No further fact-finding is required to support Abass’s CAT claim because
the record already compels the conclusion that he is entitled to CAT relief. “In
light of [Abass’s] past torture, and unrebutted country conditions evidence showing
that such violence continues to plague [LGBT persons] in [Ghana], no questions
remain–-[he] was tortured and there is a substantial danger that [he] will be, if
returned.” Avendano-Hernandez, 800 F.3d at 1082.
The government does not offer any arguments on the merits of Abass’s CAT
claim and therefore waived any challenge. See Martinez v. Sessions, 873 F.3d 665,
660 (9th Cir. 2017). Because “the BIA has already fully considered [Abass’s]
CAT claim” and CAT relief is nondiscretionary, we only “remand for the agency
12 to grant” withholding of removal under CAT. Avendano-Hernandez, 800 F.3d at
1082 (citation and internal quotations omitted); Haile v. Holder, 658 F.3d 1122,
1133 (9th Cir. 2011) (“Because the evidence Haile presents compels but one
conclusion and is unrebutted, there is no reason to remand in this case–-we hold
that Haile is entitled to deferral of removal under the CAT.”); 8 C.F.R. §
1208.16(c)(4) (stating that when none of the statutory bars apply, “alien entitled to
[CAT] protection shall be granted withholding of removal”).
IV. Conclusion
In sum, we grant the petition for review as to Abass’s asylum, withholding
of removal, and CAT claims. We hold that Abass is statutorily eligible for asylum
and remand so the Attorney General may exercise discretion in granting asylum.

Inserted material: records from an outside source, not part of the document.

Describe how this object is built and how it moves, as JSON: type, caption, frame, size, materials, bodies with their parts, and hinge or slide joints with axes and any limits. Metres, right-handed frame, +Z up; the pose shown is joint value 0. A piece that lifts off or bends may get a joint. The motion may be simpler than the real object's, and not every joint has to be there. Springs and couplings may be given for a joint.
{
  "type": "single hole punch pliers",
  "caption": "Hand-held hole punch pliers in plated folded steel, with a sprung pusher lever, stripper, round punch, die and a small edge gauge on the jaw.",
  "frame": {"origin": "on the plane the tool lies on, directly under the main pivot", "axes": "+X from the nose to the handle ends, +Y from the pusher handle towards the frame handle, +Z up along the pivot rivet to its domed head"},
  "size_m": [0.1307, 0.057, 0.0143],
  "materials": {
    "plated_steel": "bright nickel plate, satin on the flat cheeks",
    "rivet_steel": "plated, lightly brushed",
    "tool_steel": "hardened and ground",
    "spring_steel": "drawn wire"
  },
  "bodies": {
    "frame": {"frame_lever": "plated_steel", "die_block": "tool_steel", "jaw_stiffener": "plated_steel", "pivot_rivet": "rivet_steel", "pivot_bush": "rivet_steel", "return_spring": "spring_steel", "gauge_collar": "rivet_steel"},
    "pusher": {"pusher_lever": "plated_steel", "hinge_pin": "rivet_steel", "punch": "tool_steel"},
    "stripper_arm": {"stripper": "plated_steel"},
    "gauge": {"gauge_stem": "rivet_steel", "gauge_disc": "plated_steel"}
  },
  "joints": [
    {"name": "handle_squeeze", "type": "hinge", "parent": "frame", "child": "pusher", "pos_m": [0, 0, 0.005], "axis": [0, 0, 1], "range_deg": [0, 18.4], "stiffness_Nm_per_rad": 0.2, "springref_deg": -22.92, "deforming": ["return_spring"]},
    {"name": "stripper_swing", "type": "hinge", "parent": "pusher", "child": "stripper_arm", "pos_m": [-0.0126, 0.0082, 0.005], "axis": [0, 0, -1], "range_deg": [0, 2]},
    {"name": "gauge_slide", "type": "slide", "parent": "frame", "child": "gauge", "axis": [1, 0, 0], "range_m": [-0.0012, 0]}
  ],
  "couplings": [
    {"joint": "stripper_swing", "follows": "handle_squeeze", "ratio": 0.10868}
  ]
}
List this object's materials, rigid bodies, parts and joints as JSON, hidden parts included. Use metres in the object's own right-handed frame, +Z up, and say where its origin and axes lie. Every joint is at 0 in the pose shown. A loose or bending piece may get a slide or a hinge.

We also hold that Abass is entitled to withholding of removal under IIRIRA. And
because we hold that “[Abass] has met his CAT burden . . . he is entitled to
mandatory withholding of removal on the basis of his claim under the
Convention.” Nuru, 404 F.3d at 1230.
PETITION FOR REVIEW GRANTED; REMANDED FOR FURTHER PROCEEDINGS IN CONFORMITY WITH THIS MEMORANDUM.